In peacetime, the last item is okay — clearly in wartime it's appropriate to degrade a foe's infrastructure, consistent with the accepted laws of war and humane concerns.

I think the private sector ought to be generally off-limits — but surely there are times when that might not be the case. Do spies never duck through a dry cleaners'?

I'm negative about privileging tech companies vs. the private sector in general.

> 2. Assist private sector efforts to detect, contain, respond to & recover from events.

Sure, that sounds reasonable.

> 3. Report vulnerabilities to vendors rather than to stockpile, sell or exploit them.

I can't possibly imagine that will or should ever happen. Nation-states have a duty to their citizens to be able to conduct offensive & defensive cyber operations; a necessary condition of doing so is the ability to stockpile & exploit vulnerabilities.

There's a gain-loss calculation to be made for report any vulnerability: does the gain to national defense of closing that vulnerability outweigh the loss to national defense of being able to exploit it against an adversary? I see absolutely no reason to believe that the answer is automatically 'yes,' or even mostly 'yes.'

> 4. Exercise restraint in developing cyber weapons and ensure that any developed are limited, precise and not reusable.

Restraint of course is laudable. Limited & precise capabilities are obviously a good thing. Trying to limit reuse, though, seems impossible to ensure in the general case, and not really desirable anyway. Why restrain makers of software munitions from using one of the most powerful tools in a software developer's toolkit: reuse?

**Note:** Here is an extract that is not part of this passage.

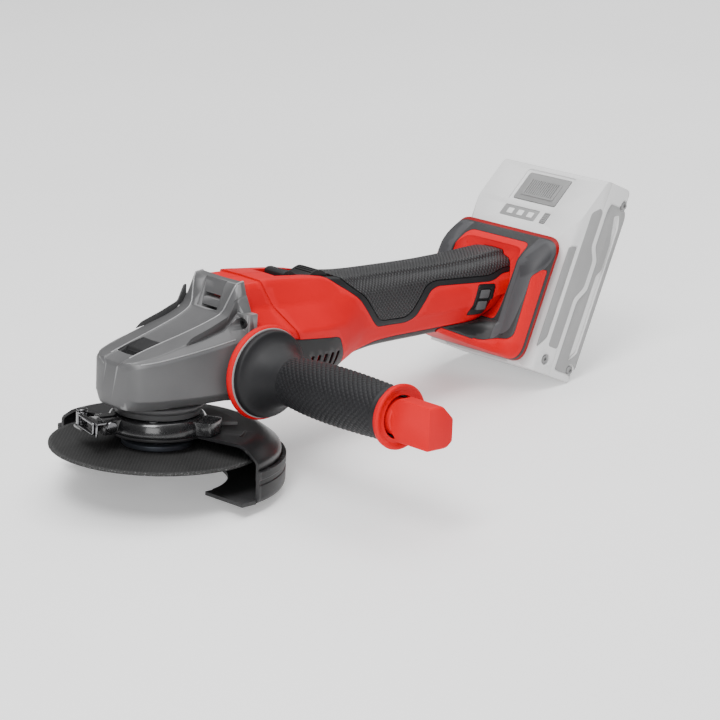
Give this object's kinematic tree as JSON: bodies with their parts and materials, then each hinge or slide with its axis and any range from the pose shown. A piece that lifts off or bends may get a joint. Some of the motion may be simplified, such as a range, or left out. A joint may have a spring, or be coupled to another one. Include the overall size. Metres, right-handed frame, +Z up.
{
  "type": "cordless angle grinder",
  "caption": "Cordless angle grinder with grey gear head, swivelling guard with clip-on cutting cover, red side handle collar, rubber grip and leaning slide-on battery pack.",
  "frame": {"origin": "on the spindle axis in the middle plane of the cutting disc", "axes": "+X back along the body to the battery, +Y away from the side handle, +Z up the spindle axis"},
  "size_m": [0.3752, 0.2364, 0.1384],
  "materials": {
    "metal_paint": "fine-grained satin grey paint",
    "guard_paint": "semi-gloss black paint",
    "red_plastic": "fine-textured red nylon",
    "dark_red_plastic": "dark red nylon",
    "black_plastic": "fine-textured black nylon",
    "rubber": "soft-touch moulded rubber",
    "steel": "machined",
    "bright_steel": "zinc plated",
    "flange_steel": "blued",
    "black_steel": "black oxide",
    "zinc": "matt grey coat",
    "abrasive": "resin bonded, woven mesh",
    "lamination": "stacked sheets",
    "copper": "enamelled copper wire",
    "board": "green circuit board",
    "contact": "plated",
    "pack_light": "pale grey nylon",
    "pack_mid": "mid grey nylon",
    "pack_window": "gauge window",
    "cell_wrap": "shrink sleeve"
  },
  "bodies": {
    "tool": {"gear_head": "metal_paint", "head_screws": "black_steel", "bearing_cover": "metal_paint", "lower_bearing": "steel", "upper_bearing": "steel", "dust_seal": "rubber", "bearing_carrier": "metal_paint", "front_motor_bearing": "steel", "housing_left": "red_plastic", "housing_right": "red_plastic", "housing_screws": "black_steel", "vent_panels": "black_plastic", "grip_overmould": "rubber", "grip_strip": "rubber", "foot_frame": "black_plastic", "foot_panels": "red_plastic", "foot_rim": "dark_red_plastic", "pack_receiver": "black_plastic", "terminal_block": "contact", "stator_core": "lamination", "stator_windings": "copper", "sensor_board": "board", "rear_motor_bearing": "steel", "motor_end_bracket": "black_plastic", "control_board": "board", "switch_module": "black_plastic", "button_bezel": "black_plastic"},
    "spindle_set": {"spindle": "steel", "crown_gear": "steel", "inner_flange": "flange_steel", "cutting_disc": "abrasive", "flange_nut": "flange_steel"},
    "rotor_set": {"motor_shaft": "steel", "rotor_core": "lamination", "pinion": "steel", "cooling_fan": "black_plastic"},
    "guard": {"guard_shell": "guard_paint", "guard_band": "guard_paint", "guard_tab": "zinc", "clamp_bolt": "bright_steel"},
    "clamp": {"clamp_lever": "bright_steel"},
    "cover": {"cutting_cover": "black_plastic"},
    "lock": {"lock_button": "black_plastic", "lock_pin": "steel", "lock_spring": "steel"},
    "slider": {"slide_switch": "black_plastic"},
    "button_a": {"upper_button": "rubber"},
    "button_b": {"lower_button": "rubber"},
    "pack": {"pack_front_case": "pack_light", "pack_rear_case": "pack_mid", "pack_cells": "cell_wrap", "pack_screws": "steel", "pack_gauge": "pack_window"},
    "gauge": {"gauge_button": "pack_mid"},
    "latch": {"pack_latch": "pack_mid"},
    "handle": {"handle_core": "black_plastic", "handle_collar": "red_plastic", "handle_grip": "rubber", "handle_end_ring": "red_plastic"},
    "wrench": {"pin_wrench": "red_plastic"}
  },
  "joints": [
    {"name": "spindle_turn", "type": "hinge", "parent": "tool", "child": "spindle_set", "pos_m": [0, 0, 0], "axis": [0, 0, 1], "continuous": true},
    {"name": "rotor_turn", "type": "hinge", "parent": "tool", "child": "rotor_set", "pos_m": [0, 0, 0.047], "axis": [1, 0, 0], "continuous": true},
    {"name": "guard_swivel", "type": "hinge", "parent": "tool", "child": "guard", "pos_m": [0, 0, 0], "axis": [0, 0, 1], "range_deg": [-90, 90]},
    {"name": "clamp_lever", "type": "hinge", "parent": "guard", "child": "clamp", "pos_m": [-0.03416, 0.02089, 0.0142], "axis": [0, 0, 1], "range_deg": [-75, 0]},
    {"name": "cover_pull", "type": "slide", "parent": "guard", "child": "cover", "axis": [0, 0, -1], "range_m": [0, 0.025]},
    {"name": "lock_press", "type": "slide", "parent": "tool", "child": "lock", "axis": [0, 0, -1], "range_m": [0, 0.0028], "stiffness_N_per_m": 600, "deforming": ["lock_spring"]},
    {"name": "switch_slide", "type": "slide", "parent": "tool", "child": "slider", "axis": [-1, 0, 0], "range_m": [0, 0.007]},
    {"name": "upper_button_press", "type": "slide", "parent": "tool", "child": "button_a", "axis": [0, 1, 0], "range_m": [0, 0.0012], "stiffness_N_per_m": 500},
    {"name": "lower_button_press", "type": "slide", "parent": "tool", "child": "button_b", "axis": [0, 1, 0], "range_m": [0, 0.0012], "stiffness_N_per_m": 500},
    {"name": "pack_slide", "type": "slide", "parent": "tool", "child": "pack", "axis": [0.3746, 0, 0.9272], "range_m": [0, 0.075]},
    {"name": "latch_press", "type": "slide", "parent": "pack", "child": "latch", "axis": [0.6929, 0, -0.7211], "range_m": [0, 0.0028], "stiffness_N_per_m": 700},
    {"name": "gauge_button_press", "type": "slide", "parent": "pack", "child": "gauge", "axis": [0.6929, 0, -0.7211], "range_m": [0, 0.0012], "stiffness_N_per_m": 500},
    {"name": "handle_unscrew", "type": "slide", "parent": "tool", "child": "handle", "axis": [0, -1, 0], "range_m": [0, 0.012]},
    {"name": "wrench_pull", "type": "slide", "parent": "handle", "child": "wrench", "axis": [0, -1, 0], "range_m": [0, 0.03]}
  ],
  "couplings": [
    {"joint": "rotor_turn", "follows": "spindle_turn", "ratio": 3.4}
  ]
}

> 5. Commit to nonproliferation activities to[sic] cyberweapons.

Meh, I always thought nonproliferation in general is either a case of pulling up the ladder behind oneself (on the part of states which have already achieved a capability) or a exercise of wishful thinking (on the part of those who think that the genie can be crammed back in the bottle). As applied to cyberweapons, I have difficulty understanding what this is even supposed to mean.

> 6. Limit offensive operations to avoid a mass event.

This is already addressed by the existing laws of war, particularly the principle of proportionality.

Overall, I imagine this is really meant to be a starting point, not a draft: there is absolutely no way that a serious person can expect point 3 in particular to universally hold.




>>> Nation-states have a duty to their citizens to be able to conduct offensive & defensive cyber operations; a necessary condition of doing so is the ability to stockpile & exploit vulnerabilities.

You speak of war as those it's some necessary and good force, as opposed to a 0-sum-game that has lost all use in modern society.

Am I the only one who thinks that we as a race need to look to an era 200 years out where the very concept of "war" and "nation" is obsolete?